Check this out- it seems that our starfish illness is not isolated to the east coast! These white lesions and other symptoms these sea stars are displaying looks and sounds very similar to those we have seen in New England:
Friday, October 11, 2013
Wednesday, January 9, 2013
At the Wessel lab, we have put our research into the A. forbesi problem on hold for a while because we are waiting for a response from the grant we applied for with several other collaborators from various RI institutions. Hopefully we will receive the grant and be able to move forward with our project and experiments with funding.
Here's an update on news from others I have been hearing.
Most people are saying the A. forbesi issue is still continuing. Some are collecting specimens and bringing them back to their respective tanks only to watch them fall apart and/or die in front of their eyes. Others are having issues finding any forbesi to collect. I visited the New England aquarium in Boston, which collects its specimens from the Gulf of Maine area, and noted that each tank that was labelled as holding forbesi (three in total) had a distinct absence of any forbesi, which leads me to make the educated guess that the forbesi are not doing so hot in that area, either in the ocean or once placed in the tanks.
One person has had better luck. Mark Hall of Biomes Center in North Kingstown, RI has reported the following information.

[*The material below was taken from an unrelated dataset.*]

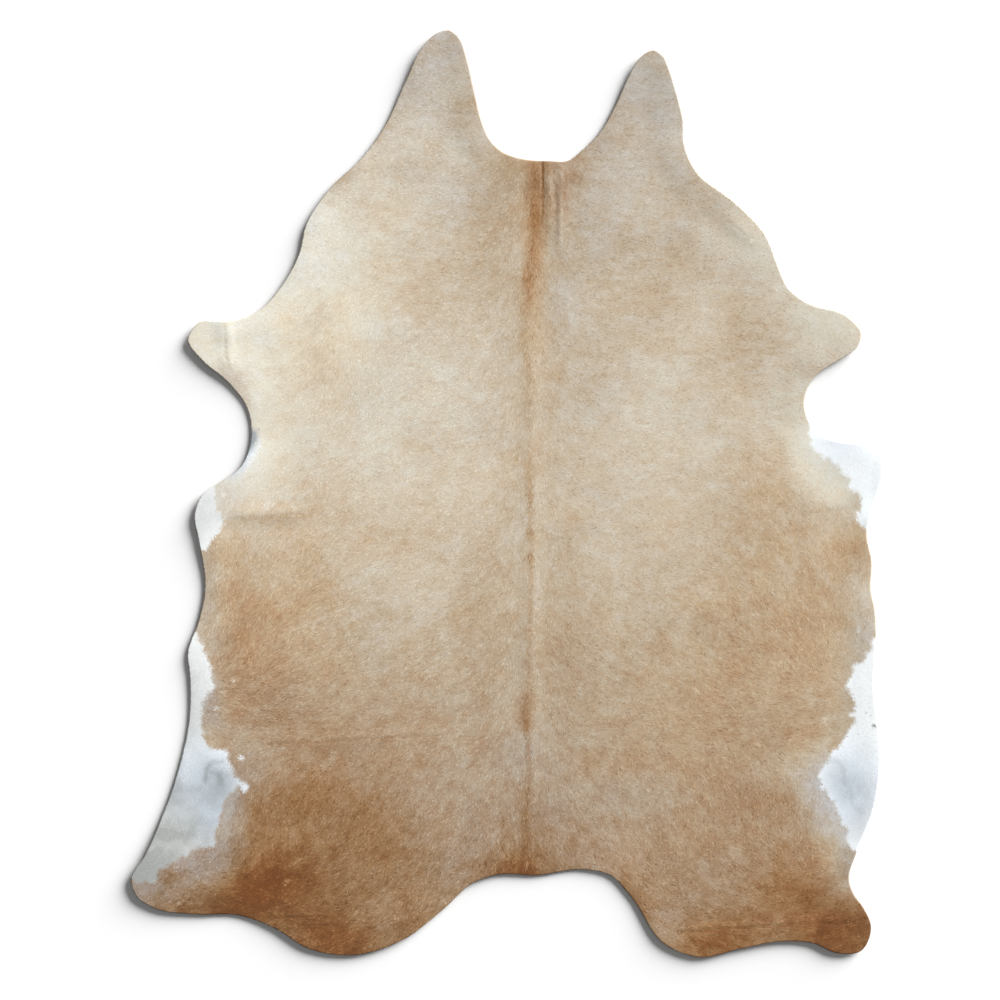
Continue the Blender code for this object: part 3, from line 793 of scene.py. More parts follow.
def shade_at(points):
    """How brown the coat is at each point, from 0 for cream to 1 for brown, painted shade and light
    included.
    """
    stations, shades = np.transpose(SHADE_ALONG)
    ground = np.interp(-points[:, 1], -stations, shades)
    ground += patchwork(wandered(points, PATCH_WANDER, PATCH_WANDER_SIZE, 11), SHADE_PATCHES)
    strength = UNEVEN[0] + UNEVEN[1] * ground.clip(0, 1)
    return ground + strength * clouds(points) + stripe(points) + marks_and_painted_crease_shade(points)


print(f"{len(SHADE_PATCHES)} patches of shade and {len(SPINE)} stations of the stripe")

# %% [markdown]
# ## The white patches
# The animal was pied: its hair was white along the flanks and in the armpits, with no fading
# between white and brown. Only the line between them is ragged, because each hair is wholly one
# colour and lies across its neighbours. Each patch is a shape drawn corner by corner along that
# line, closed by a few corners beyond the cut edge. How deep a spot is inside a patch decides its
# colour, and some small lumps make the line's teeth.

# %% Draw the white patches
CRISP = 0.0014
THIN_HAIR = 0.0080
WHITES = (  # name, how soft its edge is, its corners
    ("right armpit", CRISP, (
        (0.727, 0.168), (0.722, 0.149), (0.727, 0.122), (0.746, 0.096), (0.758, 0.089),
        (0.778, 0.077), (0.794, 0.065), (0.804, 0.055), (0.816, 0.038), (0.818, 0.017),
        (0.828, 0.012), (0.840, 0.007), (0.845, -0.005), (0.850, -0.014), (0.845, -0.034),
        (0.838, -0.062), (0.847, -0.077), (0.857, -0.084), (0.930, -0.085), (0.930, 0.190),
        (0.735, 0.190),
    )),
    ("right flank", CRISP, (
        (0.881, -0.346), (0.866, -0.379), (0.852, -0.396), (0.833, -0.410), (0.823, -0.430),
        (0.814, -0.456), (0.826, -0.480), (0.830, -0.502), (0.830, -0.526), (0.826, -0.530),
        (0.833, -0.545), (0.826, -0.557), (0.814, -0.581), (0.802, -0.595), (0.782, -0.617),
        (0.766, -0.638), (0.751, -0.670), (0.751, -0.691), (0.770, -0.718), (0.790, -0.749),
        (0.799, -0.775), (0.811, -0.806), (0.816, -0.842), (0.835, -0.857), (0.950, -0.857),
        (0.950, -0.346),
    )),
    ("left belly", CRISP, (
        (-0.722, -0.137), (-0.691, -0.091), (-0.679, -0.062), (-0.691, -0.038), (-0.698, 0.002),
        (-0.701, 0.017), (-0.800, 0.030), (-0.800, -0.130),
    )),
    ("left flank", CRISP, (
        (-0.746, -0.331), (-0.730, -0.362), (-0.720, -0.386), (-0.710, -0.422), (-0.703, -0.446),
        (-0.698, -0.461), (-0.715, -0.480), (-0.725, -0.492), (-0.730, -0.518), (-0.730, -0.576),
        (-0.715, -0.602), (-0.686, -0.612), (-0.672, -0.622), (-0.660, -0.662), (-0.641, -0.698),
        (-0.665, -0.715), (-0.679, -0.734), (-0.686, -0.770), (-0.698, -0.806), (-0.703, -0.845),
        (-0.732, -0.845), (-0.749, -0.854), (-0.780, -0.866), (-0.804, -0.883), (-0.830, -0.905),
        (-0.845, -0.924), (-0.881, -0.934), (-0.893, -0.926), (-0.950, -0.900), (-0.950, -0.331),
    )),
    ("left armpit", THIN_HAIR, (
        (-0.595, 0.150), (-0.598, 0.118), (-0.607, 0.094), (-0.622, 0.070), (-0.640, 0.045),
        (-0.660, 0.035), (-0.720, 0.060), (-0.700, 0.200), (-0.620, 0.160),
    )),
    ("left flank bit, upper", CRISP, (
        (-0.641, -0.626), (-0.634, -0.622), (-0.632, -0.634), (-0.640, -0.637),
    )),
    ("left flank bit, lower", CRISP, (
        (-0.652, -0.688), (-0.640, -0.684), (-0.622, -0.698), (-0.632, -0.712),
    )),
)
TEETH = ((0.016, 0.0040), (0.006, 0.0020))  # size, how far they move the line
COMBED_TEETH = 0.070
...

- In January last year, Mark's forbesi were all dying in his tanks. He had a pathologist look at them and run some tests, but found nothing.
- Most of Mark's forbesi did die last year, but a few survived. These surviving forbesi have been one of the healthiest populations he has ever seen. He believes that these forbesi that survived may have had an immunity to whatever was ailing them, which is why they are now so healthy.

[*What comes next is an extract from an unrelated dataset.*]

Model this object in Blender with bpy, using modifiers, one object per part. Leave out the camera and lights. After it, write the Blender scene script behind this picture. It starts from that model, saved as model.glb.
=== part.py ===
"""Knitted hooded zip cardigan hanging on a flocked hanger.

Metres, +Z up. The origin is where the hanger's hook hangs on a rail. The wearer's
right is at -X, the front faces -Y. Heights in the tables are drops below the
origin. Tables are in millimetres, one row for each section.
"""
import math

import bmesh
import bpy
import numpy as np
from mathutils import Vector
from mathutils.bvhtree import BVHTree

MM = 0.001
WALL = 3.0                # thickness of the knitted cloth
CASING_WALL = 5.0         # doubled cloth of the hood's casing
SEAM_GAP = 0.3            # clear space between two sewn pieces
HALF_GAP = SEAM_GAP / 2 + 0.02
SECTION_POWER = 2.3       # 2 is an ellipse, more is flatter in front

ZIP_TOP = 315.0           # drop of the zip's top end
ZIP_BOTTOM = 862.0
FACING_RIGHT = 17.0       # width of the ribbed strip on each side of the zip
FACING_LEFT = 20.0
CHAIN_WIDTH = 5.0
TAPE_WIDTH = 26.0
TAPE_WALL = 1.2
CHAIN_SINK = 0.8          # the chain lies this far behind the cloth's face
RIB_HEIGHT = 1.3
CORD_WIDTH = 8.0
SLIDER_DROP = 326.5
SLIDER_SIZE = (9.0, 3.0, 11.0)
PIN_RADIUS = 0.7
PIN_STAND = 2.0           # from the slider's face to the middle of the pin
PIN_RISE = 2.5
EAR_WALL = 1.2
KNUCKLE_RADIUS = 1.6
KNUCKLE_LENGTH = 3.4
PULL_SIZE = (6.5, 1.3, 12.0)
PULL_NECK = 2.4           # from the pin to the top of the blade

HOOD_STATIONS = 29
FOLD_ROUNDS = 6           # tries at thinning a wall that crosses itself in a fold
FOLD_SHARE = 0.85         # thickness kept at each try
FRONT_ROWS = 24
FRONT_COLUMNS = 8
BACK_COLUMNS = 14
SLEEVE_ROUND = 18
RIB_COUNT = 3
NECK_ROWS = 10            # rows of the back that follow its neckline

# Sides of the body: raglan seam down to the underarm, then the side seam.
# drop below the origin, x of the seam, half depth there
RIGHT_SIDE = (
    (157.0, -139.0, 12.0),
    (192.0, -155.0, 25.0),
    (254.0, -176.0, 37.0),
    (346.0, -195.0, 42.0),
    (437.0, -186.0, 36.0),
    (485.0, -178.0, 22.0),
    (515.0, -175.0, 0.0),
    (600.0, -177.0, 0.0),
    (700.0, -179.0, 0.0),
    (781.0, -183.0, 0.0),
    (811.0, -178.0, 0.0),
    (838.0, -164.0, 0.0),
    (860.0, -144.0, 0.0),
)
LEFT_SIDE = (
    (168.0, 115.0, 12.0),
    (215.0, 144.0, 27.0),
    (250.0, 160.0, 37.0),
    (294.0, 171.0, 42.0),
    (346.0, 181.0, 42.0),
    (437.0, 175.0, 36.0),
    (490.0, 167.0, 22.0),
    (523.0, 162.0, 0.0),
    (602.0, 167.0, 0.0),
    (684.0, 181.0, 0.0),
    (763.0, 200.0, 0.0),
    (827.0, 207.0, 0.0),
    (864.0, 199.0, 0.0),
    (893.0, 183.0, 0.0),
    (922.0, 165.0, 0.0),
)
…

- Recently (this fall/winter) Mark has had better success with both collecting and caring for his A. forbesi. They are abundant in the areas he collects them from around Rhode Island and he now has a flourishing population of at least 20 specimens, all in good condition and showing no signs of "wasting disease."
See http://www.biomescenter.com/ for more about Mark's Biomes Center.
Thursday, July 5, 2012
Unfortunately, soon after the health of the p. miniata deteriorated as well. It remains to be seen whether the forbesi did in fact “infect” the miniata with their “disease,” but we will keep them separate from now on.

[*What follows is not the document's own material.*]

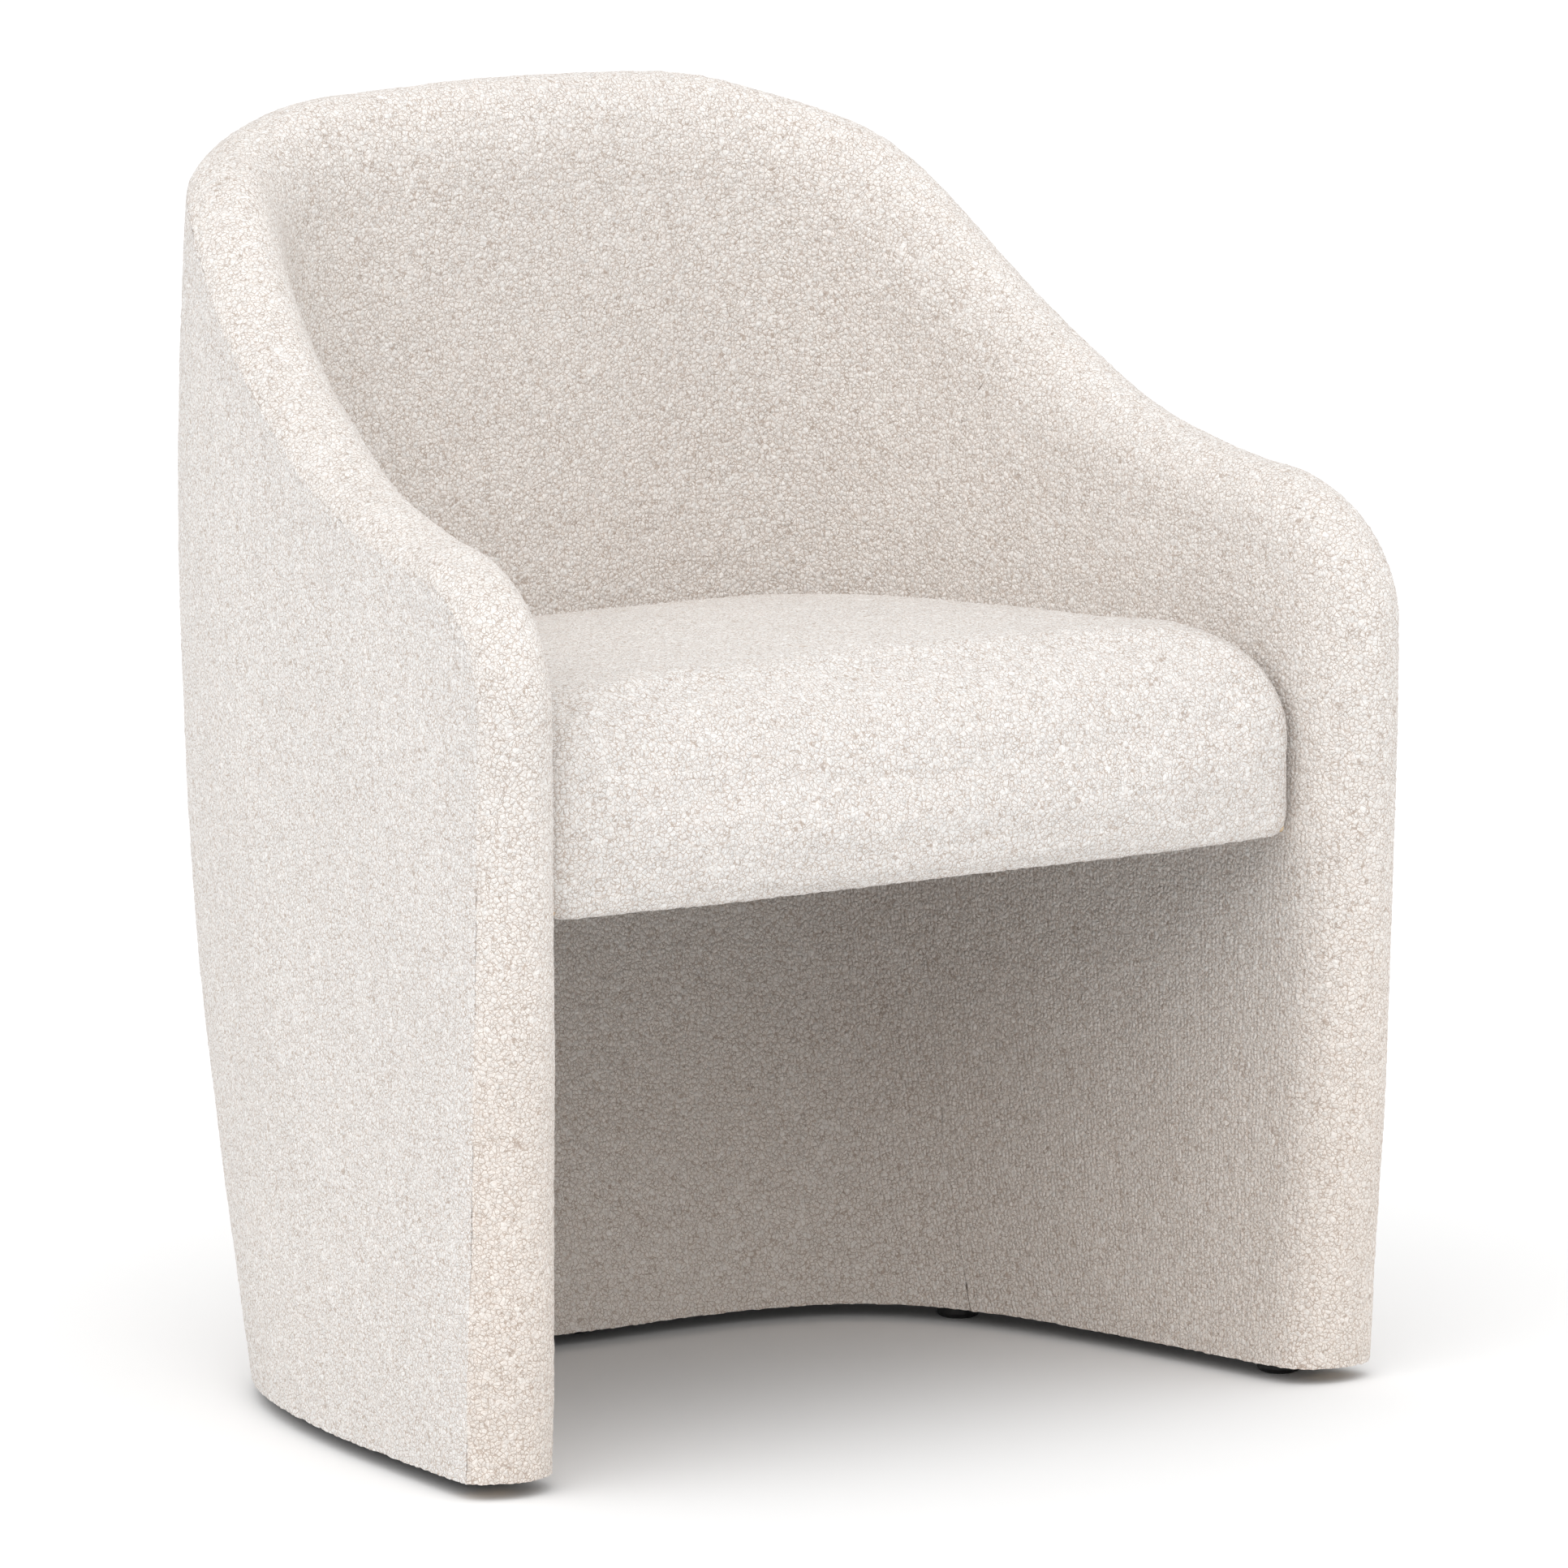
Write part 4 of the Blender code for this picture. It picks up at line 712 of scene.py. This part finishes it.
def loop_surface(obj, salt):
    """Moves points along their normals by loops, clumps and a slow unevenness, and notes the height, which
    the wool's colour turns into painted shade.
    """
    co, normal = coordinates(obj.data)
    height = loops(co, LOOP, salt)
    clump = ripple(co, CLUMP_SIZES[0], salt + 1) * 0.6 + ripple(co, CLUMP_SIZES[1], salt + 2) * 0.4
    slow = ripple(co, SLOW_SIZE, salt + 3)
    move = LOOP_RISE * (height - 0.45) + CLUMP_RISE * clump * 0.5 + SLOW_RISE * slow
    co = co + normal * move[:, None]
    obj.data.vertices.foreach_set("co", co.ravel())
    obj.data.attributes.new("loop_height", "FLOAT", "POINT").data.foreach_set("value", height)
    obj.data.update()


def smooth_faces(obj):
    """Smooth shading on every face."""
    obj.data.polygons.foreach_set("use_smooth", np.ones(len(obj.data.polygons), dtype=bool))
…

Next: collect more and leave at GSO and in a separate tank from the miniata at Brown
•The last starfish, which had previously been missing, reappeared in the tank with a detached arm and the beginnings of symptoms similar to the other A. forbesi
•Several of the P. Miniata starfish-both female and male-had begun displaying symptoms similar to the sick forbesi-removed sick ones form tank
–White covering developing on arms
–Insides coming out of arms and from stomach
•Emailed Ed Baker with picture of forbesi arms with innards coming out and asked to compare to his memory of the forbesi that died in the GSO water table last year
•Checked starfish; found the one that had been missing
•One, over the past few days, slowly shed its arms and died, but had no symptoms of the "disease“
•The one that had been missing now has some spines missing, and every spine is surrounded with the white dots, which are now even scattered throughout the flesh in between the spines
•Plans for A. forbesi: take the white spots and look at them under a microscope; control = spines/flesh without the spots
–Unfortunately on 6/16 the starfish disappeared again and was later found dead in the filter L so I now need to collect some more to do this experiment
•Of the two brown starfish observed on 6/6, one had an interesting phenomenon: on the "spikes," some were developing a strange gel-like covering and were easier to scrape off, exposing the inside of the starfish
–The spikes that were beginning to develop the gelly-like substance had a series of tiny bright white spots around the radial edges of the spike situated on the brown flesh in between the spikes
–These gel-covered spikes were observed in clusters along the arms, more often at the most distal parts and the most proximal parts than the middle length of the arms
•The other brown starfish had a few of these “spotted” spikes, but were more randomly spaced with only a few clusters at the tips of a couple of the arms
•When I took the sick starfish from the tank today, it was ostracized in the opposite corner of the tank form the other three, which were close to each other on the other side and bottom
•When all the detached arms are placed together, they attempt to move away from one another
•Two of the remaining starfish are browner than the other (which is more purple and orange
•The purpley starfish looked completely normal.